Validating youtube link

nishanthg92 · July 22, 2017, 7:17am

How to validate different kind of a youtube link?
for example:

http://youtu.be/dQw4w9WgXcQ
http://www.youtube.com/watch?v=dQw4w9WgXcQ
http://www.youtube.com/?v=dQw4w9WgXckQ

and convert this link to embed link like http://www.youtube.com/embed/dQw4w9WgXcQ to embed video in our application?

wmnnd · July 22, 2017, 7:26am

YouTube links can easily be matched with regular expressions.

Check out this introduction to regular expressions if you’re not familiar with them yet:
http://www.regular-expressions.info/quickstart.html

If you want to learn how to use regular expressions in Elixir, take a look at the documentation of the Regex module which has a nice introduction to using them and detailed information about the individual methods:
https://hexdocs.pm/elixir/Regex.html

NobbZ · July 22, 2017, 8:06am

If the video IDs are guaranteed to be at the end, you can do a pattern match, which is probably a lot faster:

def get_video_id("http://youtu.be/" <> id), do: id
def get_video_id("http://www.youtube.com/watch?v=" <> id), do: id
def get_video_id("http://www.youtube.com/?v=" <> id), do: id

How you can append that video ID to the string "http://www.youtube.com/embed/" is left as an exercise.

I’d prefer to make it HTTPS ready and solve it via meta programming, roughly like this:

Enum.each(["http", "https"], fn protocol ->
  Enum.each(["youtu.be/", "www.youtube.com/watch?v=", "www.youtube.com/?v="], fn prefix ->
    def get_video_id(unquote(protocol <> "://" <> prefix) <> id), do: id
  end)
end)

But probably the best version is to properly parse the URL and extract the video ID from the parsed URL. Pattern matching as shown by me will not work correctly when there are other parameters in the query string, and regular expressions that cover those possibilities tend to grow into an unreadable and slow monstrosity.

yurko · July 22, 2017, 9:08am

Also Erlang has a handy module http_uri, here’s how you use it

 case url |> String.to_char_list() |> :http_uri.parse() do
    {:ok, {scheme, user_info, host, port, path, query}} -> # check the host, extract id from query etc
    {:error, msg} -> # incorrect url - handle error
 end

NobbZ · July 22, 2017, 9:12am

In elixir we have the URI module, it has a parse/1 function as well.

yurko · July 22, 2017, 9:14am

It’s not quite the same:

Note this function expects a well-formed URI and does not perform any validation.

Erlangs function does perform validation and returns helpful messages, useful if these urls come from external source or user input.

wmnnd · July 22, 2017, 9:48am

You can’t expect YouTube URLs to have the id at the end since they can also take additional parameters.

NobbZ · July 22, 2017, 9:51am

Then an RegEx will be totally unreadable and absolutely not easy to get it right as well.
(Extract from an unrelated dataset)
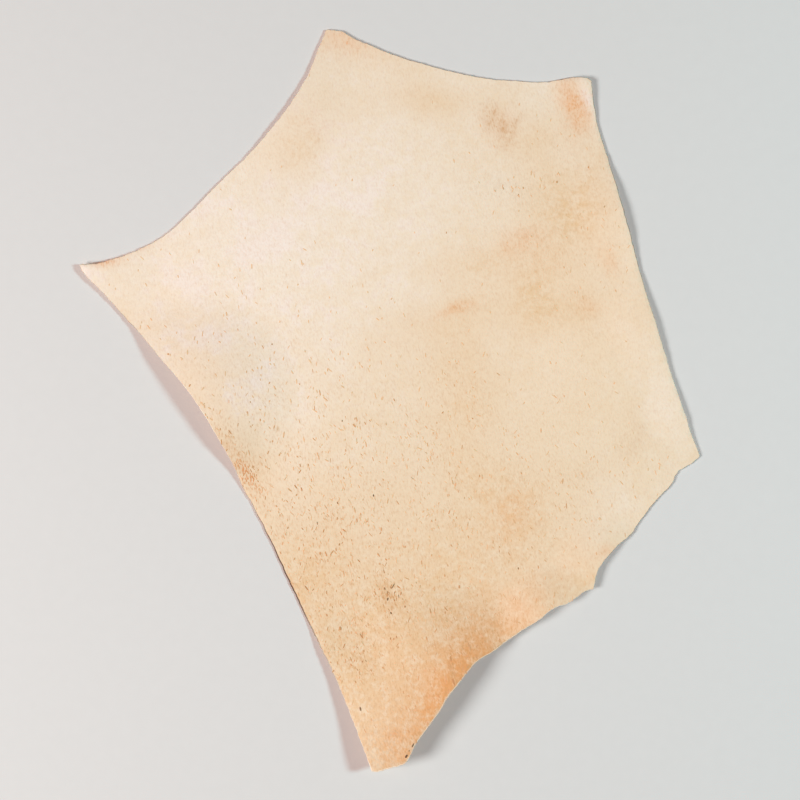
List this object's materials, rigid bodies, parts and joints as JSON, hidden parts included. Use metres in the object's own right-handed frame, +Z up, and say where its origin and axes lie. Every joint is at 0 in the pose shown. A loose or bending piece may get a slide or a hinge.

Proper parsing of the URL is the only option then.

wmnnd · July 22, 2017, 9:53am

This is not a valid YouTube URL, by the way: http://www.youtube.com/?v=dQw4w9WgXckQ

NobbZ · July 22, 2017, 10:13am

But its one of the OPs examples, so he seems to allow it as a valid one… He must have got it from somewhere to list it up.

nishanthg92 · July 24, 2017, 6:58am

Can any one get me regEx to replace https://youtu.be/64XLNqIlY00 to https://www.youtube.com/watch?v=64XLNqIlY00??

NobbZ · July 24, 2017, 7:18am

You really do not wan’t to do this using regular expressions, it will break earlier or later. Please use a proper URI-parser and extract all necessary information from there.

But to extract the ID from the first link, you can use ~r"https?://youtu.be/(?<id>.*)". I do still leave it as an exercise to append it to any string you like.

nishanthg92 · July 24, 2017, 7:43am

Can you help me out in extracting ID with any one example of youtube link?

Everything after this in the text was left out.